A Bubble in Complacency – John Mauldin

By John Mauldin | January 29, 2011

In this issue:
The Recent GDP Numbers – A Real Statistical Recovery
Consumer Spending Rose? Where Was the Income?
A Bubble in Complacency
Egypt
Rosie, Las Vegas, Phuket, and Bangkok

This week I had the privilege of being on the same panel with former Comptroller General David Walker and former Majority Leader (and presidential candidate) Richard Gephardt. A Democrat to the left of me and a self-declared nonpartisan to the right, stuck in the middle and not knowing where the unrehearsed conversation would take us. As it turned out, to a very interesting conclusion, which is the topic of this week’s letter. By way of introduction to those not familiar with them, David M. Walker (born 1951) served as United States Comptroller General from 1998 to 2008, and is now the Founder and CEO of the Comeback America Initiative. Gephardt served in Congress for 28 years, was House Majority Leader from 1989 to 1995 and Minority Leader from 1995 to 2003, running for president in 1988 and 2004.
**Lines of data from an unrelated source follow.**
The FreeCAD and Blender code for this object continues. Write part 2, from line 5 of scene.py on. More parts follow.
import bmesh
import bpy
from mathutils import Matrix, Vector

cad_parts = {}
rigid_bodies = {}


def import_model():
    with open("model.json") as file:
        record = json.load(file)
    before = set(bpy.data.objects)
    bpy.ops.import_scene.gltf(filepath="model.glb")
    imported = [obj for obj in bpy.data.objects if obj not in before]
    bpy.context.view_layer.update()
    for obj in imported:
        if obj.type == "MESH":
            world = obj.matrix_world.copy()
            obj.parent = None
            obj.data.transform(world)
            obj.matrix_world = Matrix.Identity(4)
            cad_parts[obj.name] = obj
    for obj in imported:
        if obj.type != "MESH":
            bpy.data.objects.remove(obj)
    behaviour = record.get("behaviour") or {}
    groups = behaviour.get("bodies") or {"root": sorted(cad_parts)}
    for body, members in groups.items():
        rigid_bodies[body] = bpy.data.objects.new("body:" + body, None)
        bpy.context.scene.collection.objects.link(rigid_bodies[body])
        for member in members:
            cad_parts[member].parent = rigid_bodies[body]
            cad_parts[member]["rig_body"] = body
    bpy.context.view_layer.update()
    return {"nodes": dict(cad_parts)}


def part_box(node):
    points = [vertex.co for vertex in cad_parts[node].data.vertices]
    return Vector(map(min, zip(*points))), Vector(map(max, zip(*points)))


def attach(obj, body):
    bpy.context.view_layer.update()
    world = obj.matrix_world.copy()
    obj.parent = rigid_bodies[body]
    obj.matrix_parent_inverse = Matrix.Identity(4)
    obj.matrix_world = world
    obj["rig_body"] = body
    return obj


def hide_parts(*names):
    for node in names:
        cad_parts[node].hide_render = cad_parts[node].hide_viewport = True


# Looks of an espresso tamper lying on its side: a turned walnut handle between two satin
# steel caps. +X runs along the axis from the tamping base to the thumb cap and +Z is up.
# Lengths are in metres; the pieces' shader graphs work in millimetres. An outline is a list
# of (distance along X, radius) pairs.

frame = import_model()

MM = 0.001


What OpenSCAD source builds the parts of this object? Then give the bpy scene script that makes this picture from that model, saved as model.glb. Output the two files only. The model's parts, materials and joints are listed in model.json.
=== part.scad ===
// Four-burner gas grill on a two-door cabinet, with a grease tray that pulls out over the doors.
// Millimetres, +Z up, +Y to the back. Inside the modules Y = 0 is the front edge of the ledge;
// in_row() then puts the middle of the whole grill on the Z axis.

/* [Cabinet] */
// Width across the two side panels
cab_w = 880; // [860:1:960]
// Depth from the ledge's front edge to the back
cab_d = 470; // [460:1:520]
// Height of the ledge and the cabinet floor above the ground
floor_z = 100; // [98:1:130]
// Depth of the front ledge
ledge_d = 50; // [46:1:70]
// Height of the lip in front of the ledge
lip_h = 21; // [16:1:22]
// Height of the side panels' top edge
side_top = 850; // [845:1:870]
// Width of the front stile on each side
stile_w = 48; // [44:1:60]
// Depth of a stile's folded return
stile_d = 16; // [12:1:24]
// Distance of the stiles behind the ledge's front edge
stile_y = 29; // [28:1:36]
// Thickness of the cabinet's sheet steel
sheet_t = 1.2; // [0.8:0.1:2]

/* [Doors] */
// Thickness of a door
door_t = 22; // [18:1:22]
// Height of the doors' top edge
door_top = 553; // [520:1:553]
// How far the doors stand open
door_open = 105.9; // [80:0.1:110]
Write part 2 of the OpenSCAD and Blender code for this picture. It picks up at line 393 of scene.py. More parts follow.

Some housekeeping first. We have posted my recent conversation with George Friedman on the Conversations with John Mauldin web site. And on Saturday we will post the Conversation and transcript I just did with David Rosenberg and Lacy Hunt, which I think is one of the more interesting (and informative!) ones I have done. You can learn more about how to get your copy and the rest of the year’s Conversations (I have some really powerful ones lined up) by going to www.johnmauldin.com/conversations. Use the code “conv” to get a discount to $149 from the regular price of $199. (If you recently subscribed at $199 we will extend your subscription proportionately. Fair is fair.)

And go to www.johnmauldin.com to contribute comments on this letter. I do read them!

The Recent GDP Numbers – A Real Statistical Recovery

Now, before we get into our panel discussion (and the meeting afterward), let me comment on the GDP number that came in yesterday. This is what Moody’s Analytics told us:

“Real GDP grew 3.2% at an annualized pace in the fourth quarter of 2010. This was below the consensus estimate for 3.6% growth and was an improvement from the 2.6% pace in the third quarter. Private inventories were an enormous drag on growth, subtracting 3.7 percentage points; this bodes very well for the near-term outlook and means that current demand is very strong. Consumer spending, investment and trade were all positives for growth in the fourth quarter; government was a slight negative. The economy will see very strong growth in 2011 as the tax and spending deal passed in December stimulates demand and the labor market picks up, creating a self-sustaining expansion.”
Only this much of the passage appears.